An incredible set of finds!! Truly, these finds will rewrite Hellenic and world history. I was tempted to visit Oxford to see the exhibition but I decided to wait until I can see them in their native element. The Macedonian treasures cannot be separated from the hills and mountains that surround the palace complex. One must not only visit the musuem but also walk around the area.

John Akritas said...

I'm going to probably try and get up to Oxford to see what's been dug; though Vergina would be better.
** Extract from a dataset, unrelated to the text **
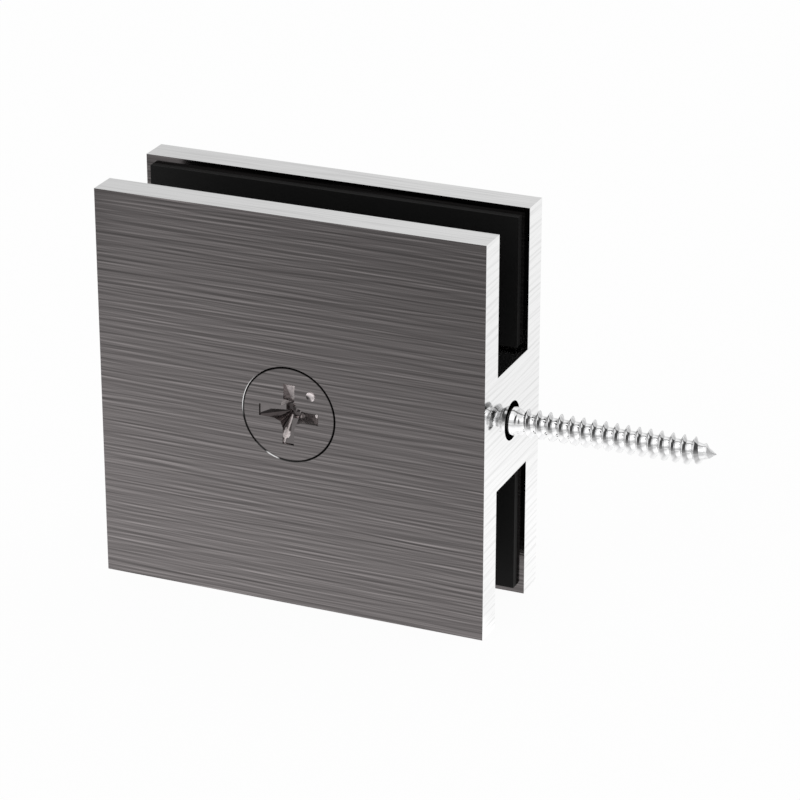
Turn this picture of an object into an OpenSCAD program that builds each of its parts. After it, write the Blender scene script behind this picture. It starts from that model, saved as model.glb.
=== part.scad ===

I was planning tonight to go to a talk by Robin Waterfield here at the Hellenic Centre on his new book on the post-Alexander empires, but couldn't get my act together.

http://www.amazon.co.uk/Dividing-Spoils-Alexander-Greats-Empire/dp/0199573921/ref=sr_1_1?s=books&ie=UTF8&qid=1302815677&sr=1-1

Hermes said...

The Hellenistic Age is one of the most interesting, in and of itself, and in that it helps us to better understand Byzantium and even modern Greece. People are often baffled how the Greeks went from the Classical Age to Byzantium - often understood as very different. Sometimes they are so baffled that they doubt it is the same people. However, if one studies the Hellenistic Age, one understands it is the same people with modifications. In 500 years, historians will be baffled how the Revolutionary and post-Independence Americans, who were mostly noble men, are linked to the buffoons that rule America today. But, they will realise it is the largely same people with some changes.

I have always had a soft spot for Antigonos the One-Eyed.

John Akritas said...

I agree with the view that wants to link the Hellenistic and Byzantine parts of our history – the two clearly overlap in places, particularly in the career of someone like Julian the Apostate. In fact, the National Theatre over here is about to put on the first ever production in English of Ibsen's Emperor and Galilean, which is about Julian. And to play devil's advocate, I'd say one of the drawbacks of the Hellenistic period is that it introduced Oriental ways to Greeks, and we've never really gotten over this.